The lines to reproduce run from the first one through the line containing "rib_count = 5". Reproduce them exactly.
• • • • • • •
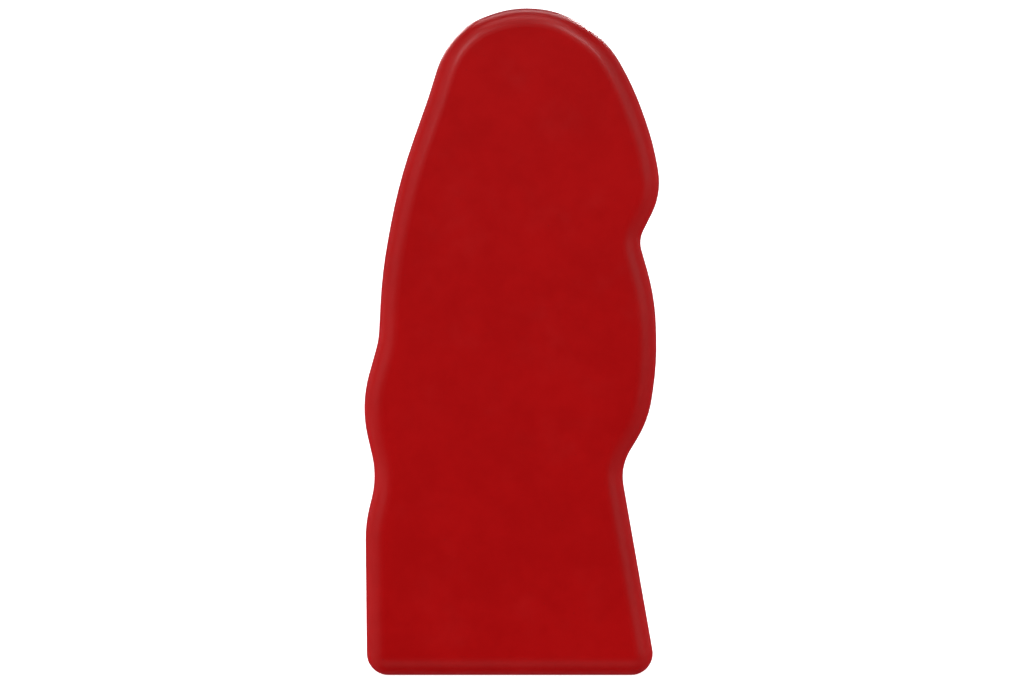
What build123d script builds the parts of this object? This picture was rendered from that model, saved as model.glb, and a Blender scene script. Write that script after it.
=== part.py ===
"""Hand guiro, in millimetres.

A hollow case of two moulded shells stands on its flat base, with +Z up. Its smooth back faces -Y.
Its front faces +Y and carries a ridged hardwood board, a round sound port and a stick to scrape
with, which sits in two clips. The origin is the middle of the whole object's footprint, on the
surface that it stands on.
"""

import os
from math import floor, radians, tan

from build123d import *

os.makedirs("parts", exist_ok=True)

# ---------------------------------------------------------------- driving sizes: case
body_width = 88.4
body_height = 200.0
back_depth = 20.0  # back shell, from its smooth face to the seam
front_depth = 18.0  # front shell, from the seam to its face
wall = 3.0
edge_round = 6.0  # rounding of both faces' edges
base_corner_radius = 6.5
seam_chamfer = 0.4
lip_chamfer = 0.3  # of the front face's openings
rib_thickness = 1.6
rib_height = 2.5
rib_count = 5

# ---------------------------------------------------------------- driving sizes: seam and screws
groove_width = 1.2
groove_depth = 2.4
tongue_height = 1.6
tongue_clearance = 0.1
screw_radius = 1.5
screw_head_radius = 2.75
screw_head_height = 1.9
screw_engagement = 5.0
screw_inset = 9.2  # from the outline
screw_foot = 10.5  # height of the lowest pair
screw_clearance = 0.15
head_clearance = 0.35
counterbore_depth = 2.6
boss_radius = 4.2
insert_radius = 2.3
insert_length = 6.0
insert_recess = 0.5  # below the bosses' tops
insert_ring_width = 1.2  # of the ring cut round the insert's middle
insert_ring_depth = 0.3
thread_clearance = 0.05
cross_width = 0.7  # of a screw's cross recess
cross_depth = 1.1

# ---------------------------------------------------------------- driving sizes: ridge board
board_corner = 6.0
board_seat_depth = 4.0
board_end_pad = 11.0
board_pad_proud = 1.0
board_fit = 0.2
seat_wall = 2.0
crest_proud = 5.5  # the ridges' crest above the front face
arch_rise = 2.4
ramp_length = 4.0
coarse_teeth = 12
coarse_pitch = 4.2
coarse_depth = 2.0
fine_pitch = 2.4
fine_depth = 1.1
tooth_land = 0.5
plain_band = 5.0
side_ledge = 3.5
ledge_thickness = 2.5
window_corner = 3.0
felt_thickness = 0.6
board_screw_inset = 7.0  # from the board's side
board_screw_radius = 1.2
board_screw_head_radius = 2.4
board_screw_length = 11.0
board_screw_clearance = 0.1
countersink_slope = 45
board_boss_radius = 3.0
board_boss_end = 1.0  # below the screw's tip

# ---------------------------------------------------------------- driving sizes: scraper and tray
stick_length = 132.0
shaft_radius = 3.1
grip_radius = 4.4
grip_length = 46.0
grip_end_round = 1.0
grip_fit = 0.05
grip_groove_pitch = 4.0
grip_groove_width = 1.2
grip_groove_depth = 0.5
butt_radius = 4.2
butt_length = 6.0
butt_round = 2.0
tip_length = 14.0
tip_radius = 2.2
tip_round = 1.4
stick_axis_proud = 0.4  # the stick's axis above the front face
bay_radius = 5.0
bay_end_gap = 3.5
tray_wall = 1.5
tray_flange = 1.75
tray_flange_thickness = 1.6
tray_fit = 0.15
snap_tab_length = 8.0
snap_tab_height = 1.5
snap_tab_reach = 0.9  # past the window's edge
clip_length = 7.0
clip_gap = 0.05
clip_jaw_height = 2.0  # above the stick's axis
clip_jaw_round = 0.5
clip_inset = 14.0  # from the grip, and from the start of the tip, to a clip's middle
clip_outer_gap = 0.15
clip_foot_width = 5.6
clip_foot_depth = 0.2  # below the bay's floor
clip_pad_size = 8.0
clip_pad_height = 0.5
peg_radius = 1.4
peg_clearance = 0.1
peg_end = 0.8  # past the washer
washer_radius = 3.2
washer_thickness = 0.8

# ---------------------------------------------------------------- driving sizes: sound port
port_rise = 18.5  # the port's middle above the board
port_margin = 2.9  # from the ring to the tray, and to the rounded edge
port_ring_wall = 2.0
port_flange = 2.5
port_flange_thickness = 1.4
port_flange_round = 0.8
port_fit = 0.1
port_barb_height = 1.0
port_barb_reach = 0.4
port_barb_slope = 30

# ---------------------------------------------------------------- layout of the front
layout_bottom = 13.0  # lowest point of the board and of the tray
layout_web = 2.5  # case face left between the board and the tray
flank_margin = 4.8  # from the rounded edge to the board, and to the tray, at the waist
face_margin = 1.5  # from the rounded edge to the board's top corner, and to the port's margin

# ---------------------------------------------------------------- depth, along Y
total_depth = back_depth + front_depth + crest_proud
back_y = -total_depth / 2
seam_y = back_y + back_depth
front_y = seam_y + front_depth
crest_y = front_y + crest_proud
back_floor_y = back_y + wall
front_ceiling_y = front_y - wall

# ---------------------------------------------------------------- outline
# Corners of the outline, clockwise from the left flank, drawn at drawn_width by drawn_height and
# then stretched to the body's size. Each is x, z and the share of its shorter run that its
# rounding takes: full leaves almost no straight run.
drawn_width = 88.4
drawn_height = 200.0
full = 0.48
outline_corners = [
    (-44.0, 45.5, 0.35),  # hip
    (-40.5, 59.5, 0.45),  # thumb waist
    (-45.5, 81.0, full),  # knuckle
    (-40.0, 100.5, 0.15),  # notch above the knuckle
    (-39.0, 121.0, full),  # long left flank
    (-34.0, 148.0, full),
    (-25.0, 173.5, 0.15),  # neck
    (-21.0, 186.5, full),  # shoulder
    (-13.5, 195.5, full),
    (0.0, 200.4, full),  # crown
    (14.0, 199.4, full),
    (28.5, 190.5, full),
    (36.5, 176.5, full),  # right flank
    (42.5, 159.5, full),
    (45.0, 144.5, 0.45),  # upper bulge
    (38.0, 130.5, 0.2),  # first finger notch
    (43.0, 113.0, full),  # middle bulge
    (43.5, 93.5, 0.45),
    (41.0, 76.5, 0.4),
    (32.5, 62.5, 0.35),  # second finger notch
]
base_half_width = 43.5
smallest_round = 0.5  # of a corner that is drawn in past its centre
waist_z = 61.0  # height of the narrowest part, as drawn
left_screw_heights = [81.0, 176.0]  # of the upper case screws, as drawn
right_screw_heights = [97.0, 152.0]
stretch_x = body_width / drawn_width
stretch_z = body_height / drawn_height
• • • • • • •
EXERCISE ANSWER -
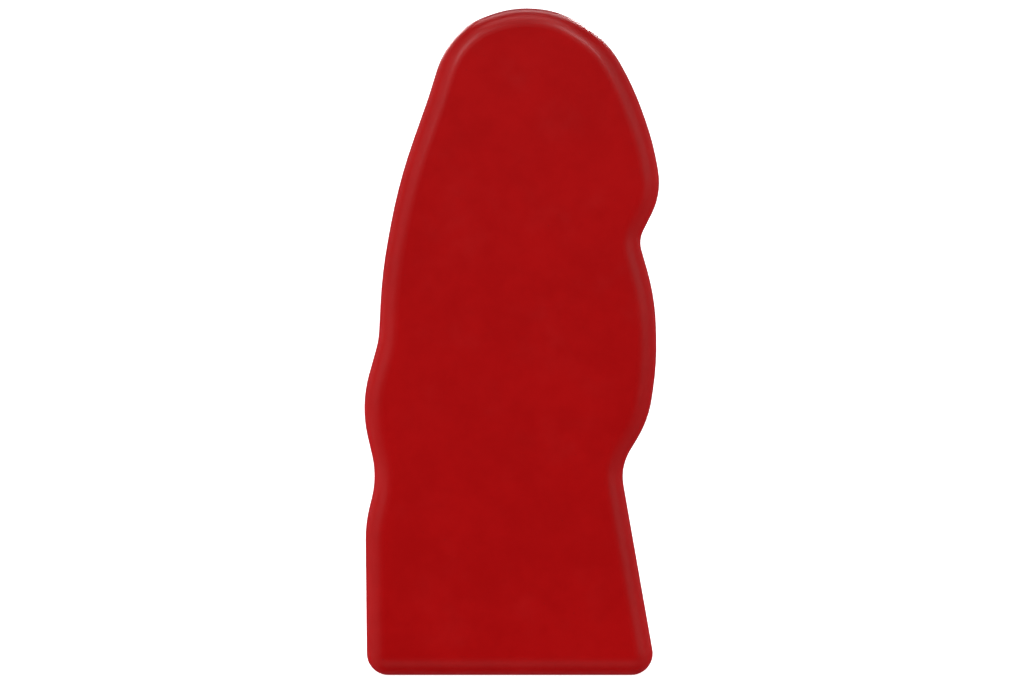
What build123d script builds the parts of this object? This picture was rendered from that model, saved as model.glb, and a Blender scene script. Write that script after it.
=== part.py ===
"""Hand guiro, in millimetres.

A hollow case of two moulded shells stands on its flat base, with +Z up. Its smooth back faces -Y.
Its front faces +Y and carries a ridged hardwood board, a round sound port and a stick to scrape
with, which sits in two clips. The origin is the middle of the whole object's footprint, on the
surface that it stands on.
"""

import os
from math import floor, radians, tan

from build123d import *

os.makedirs("parts", exist_ok=True)

# ---------------------------------------------------------------- driving sizes: case
body_width = 88.4
body_height = 200.0
back_depth = 20.0  # back shell, from its smooth face to the seam
front_depth = 18.0  # front shell, from the seam to its face
wall = 3.0
edge_round = 6.0  # rounding of both faces' edges
base_corner_radius = 6.5
seam_chamfer = 0.4
lip_chamfer = 0.3  # of the front face's openings
rib_thickness = 1.6
rib_height = 2.5
rib_count = 5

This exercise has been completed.